SEABROOK: In other words, there's nothing different than I'm doing. I'm still typing my resume, but instead of my resume being saved on the computer under my desk, it's being saved somewhere out there in the clouds, some place I don't even know off.

CARVIN: Yeah, it's exactly that's it. It's the cloud.

SEABROOK: So we're already cloud computing?

CARVIN: Absolutely. That's the thing that's so hilarious about all this is cloud computing. The Internet is cloud computing.

SEABROOK: Now if the White House is going to use this kind of computing, the next question has to be - is it secure?

Mr. KEVIN JACKSON (Government Contractor and Computer Security Expert): One aspect of cloud computing is actually knowing where information is.

SEABROOK: This is government contractor and computer security expert, Kevin Jackson.

Mr. JACKSON: If you don't know where the information is, how can you prove that it's being protected?

SEABROOK: Right, so it seems to make sense to me, if you have a computer, and you have to protect what's in it, that you just secure that computer really, really well.

(Soundbite of laughter)

Mr. JACKSON: Right. Absolutely.

SEABROOK: With a cloud, what do you do?

Mr. JACKSON: Right. One of the aspects of it is actually proving that information has not been changed by a bad actor.

SEABROOK: It seems like levels of access would be another question.

Mr. JACKSON: Access control.

SEABROOK: Right.

Mr. JACKSON: Managing who can access it, when they can access it.

SEABROOK: And it's not just a question of who can get a hold of sensitive government information, but whether the government can get a hold of your sensitive information. Then again, Jackson says in some ways, cloud computing is more secure.

Mr. JACKSON: If you think about it, let's say all your information is on a sheet of paper. If you take that sheet of paper and encrypt it, and put it in one location, that's typically how things have been done in the past, but in the cloud, if you take that sheet of paper, encrypt it, then tear it up into four or five pieces, and then put those pieces in five different locations around the world, now even if someone got one of those pieces, they wouldn't have all your information.

SEABROOK: Are you saying that cloud computing could actually be safer?

Mr. JACKSON: Yes, in a lot of ways it can be safer, because there's no physical location for someone to attack. In fact, if you look at Amazon or Google, a piece of information actually exists in multiple locations around the world, so it would be difficult to even identify where that information is, let alone go after it.
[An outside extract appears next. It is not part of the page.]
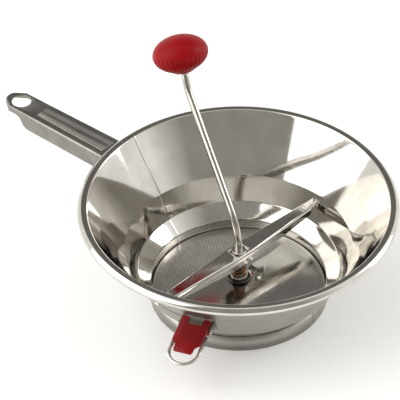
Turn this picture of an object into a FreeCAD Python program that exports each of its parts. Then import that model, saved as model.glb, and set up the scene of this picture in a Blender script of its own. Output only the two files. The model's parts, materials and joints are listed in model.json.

SEABROOK: There are other distinct advantages to cloud computing. It makes collaboration on projects vastly easier, and that's something the government is notoriously bad at. Many people can work on one single document, instead of saving 12 different versions of it on 12 different laptops. Vint Cerf is the scientist known as the Father of the Internet, and he's now at Google. He says there's another advantage.

Mr. VINTON CERF (Vice President, Google): If this administration evolves in the way that it appears to be evolving, it's likely to be very substantial and increasing interest on the part of the public in engaging, and seeing what the administration is doing. So, the cloud is just really a good paradigm for achieving that objective.

SEABROOK: So if all the tech gurus - Vint Cerf, Microsoft's Steve Ballmer, the people at Google, think the White House should use cloud computing, is there really any choice? There is. Up to now, internal White House computer networks have been kept behind heavy firewalls. The new approach would mean a rethinking of all the systems and regulations now in place. And if the transition team isn't even sure if Obama can have a BlackBerry? Switching the entire White House to cloud computing could be more change than they want to take on.